• REQUIRED TASK: Only the lines from the first one through the line with "return Vector((math.sin(azimuth) *" should be printed, exactly as they appear.

• GIVEN MATERIAL:
++++++++
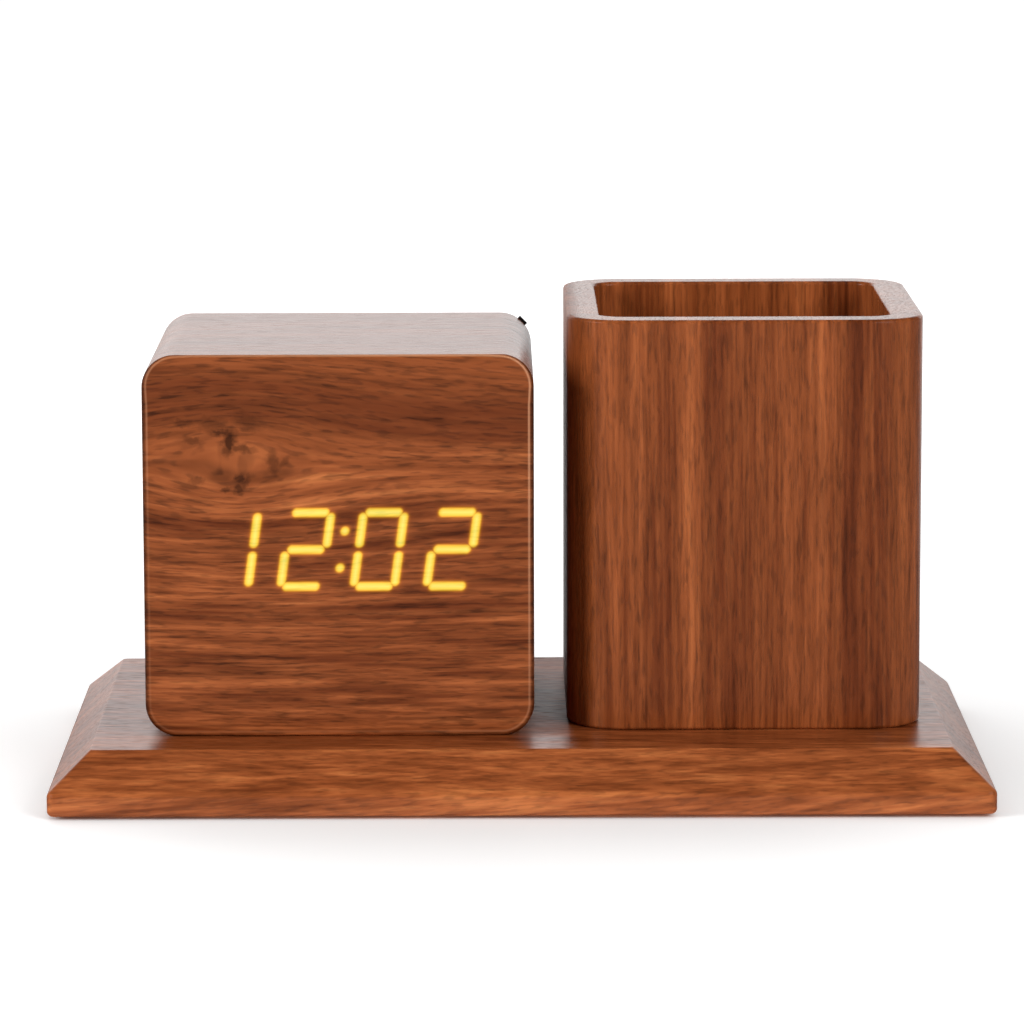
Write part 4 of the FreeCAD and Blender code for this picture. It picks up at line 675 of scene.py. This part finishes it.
def lampDirection(look):
    azimuth, height = math.radians(look["azimuth"]), math.radians(look["height"])
    level = math.cos(height)
    return Vector((math.sin(azimuth) * level, -math.cos(azimuth) * level, math.sin(height)))


def makeWorld():
    world = bpy.data.worlds.new("studio")
    bpy.context.scene.world = world
    world.use_nodes = True
    tree = world.node_tree
    tree.nodes.clear()
    path = addNode(tree, "LightPath")
    way = addNode(tree, "TexCoord").outputs["Generated"]
    behind = addNode(tree, "SeparateXYZ", {0: way}).outputs[1]
    # Polished wood sees the white sweep behind it, darker flags at its sides and front, and the two front
    # lamps as soft pale patches, which don't burn out
    ahead = addNode(tree, "MapRange", {0: behind, 1: stageLook["flagFrom"], 2: stageLook["flagTo"],
                                       3: stageLook["flag"], 4: stageLook["sweep"]}).outputs[0]
    for name in ("right", "left"):
        towards = lampDirection(stageLook["lamps"][name])
        near = addNode(tree, "VectorMath", {0: way, 1: towards}, operation="DOT_PRODUCT").outputs["Value"]
        patch = addNode(tree, "MapRange", {0: near, 1: stageLook["patchFrom"], 2: stageLook["patchTo"],
                                           3: 0, 4: stageLook["patch"]}).outputs[0]
        ahead = addNode(tree, "Math", {0: ahead, 1: patch}, operation="MAXIMUM").outputs[0]
    glossy = addNode(tree, "Mix", {0: path.outputs["Is Glossy Ray"], 2: stageLook["worldGrey"], 3: ahead})
    seen = addNode(tree, "Math", {0: path.outputs["Is Camera Ray"], 1: path.outputs["Is Transmission Ray"]},
                   operation="MAXIMUM").outputs[0]
    strength = addNode(tree, "Mix", {0: seen, 2: glossy.outputs[0], 3: 1.0}).outputs[0]
    background = addNode(tree, "Background", {0: (1, 1, 1, 1), 1: strength})
    out = addNode(tree, "OutputWorld")
    tree.links.new(background.outputs[0], out.inputs[0])


def makeLamps():
    for name, look in stageLook["lamps"].items():
        data = bpy.data.lights.new(name, "AREA")
        data.size = look["size"]
        data.energy = look["power"]
        lamp = bpy.data.objects.new(name, data)
        towards = lampDirection(look)
        lamp.location = Vector(stageLook["aim"]) + towards * look["away"]
        lamp.rotation_euler = towards.to_track_quat("Z", "Y").to_euler()
        lamp.visible_camera = False
        lamp.visible_glossy = False
        bpy.context.scene.collection.objects.link(lamp)


cameraLook = {
    "at": (-7.6, -1288, 274.6),                # mm
    "yaw": 0.25, "down": 9.3, "roll": -0.13,  # degrees
    "focus": 5196 / 1024,                      # focal length in picture widths
}


def makeCamera():
    data = bpy.data.cameras.new("camera")
    data.sensor_width = 36
    data.lens = data.sensor_width * cameraLook["focus"]
    data.clip_end = 100
    camera = bpy.data.objects.new("camera", data)
    yaw, down, roll = (math.radians(cameraLook[name]) for name in ("yaw", "down", "roll"))
    level = Matrix.Rotation(-yaw, 4, "Z") @ Matrix.Rotation(math.pi / 2 - down, 4, "X")
    turned = level @ Matrix.Rotation(roll, 4, "Z")
    camera.matrix_world = Matrix.Translation(Vector(cameraLook["at"]) * mm) @ turned
    bpy.context.scene.collection.objects.link(camera)
    bpy.context.scene.camera = camera


makeFloor()
makeWorld()
makeLamps()
makeCamera()
bpy.context.scene.view_settings.view_transform = "Standard"
print("stage made")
++++++++
• REPLY TO THE TASK:
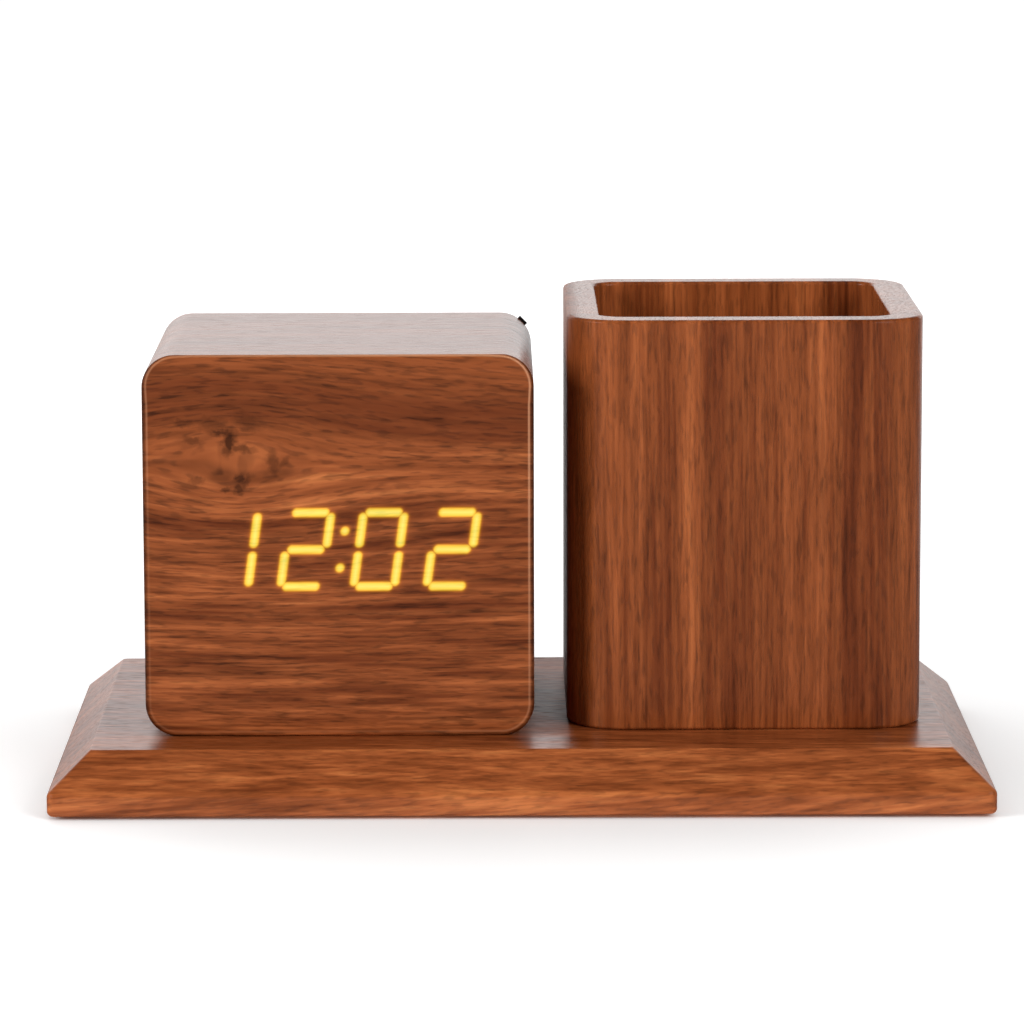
Write part 4 of the FreeCAD and Blender code for this picture. It picks up at line 675 of scene.py. This part finishes it.
def lampDirection(look):
    azimuth, height = math.radians(look["azimuth"]), math.radians(look["height"])
    level = math.cos(height)
    return Vector((math.sin(azimuth) * level, -math.cos(azimuth) * level, math.sin(height)))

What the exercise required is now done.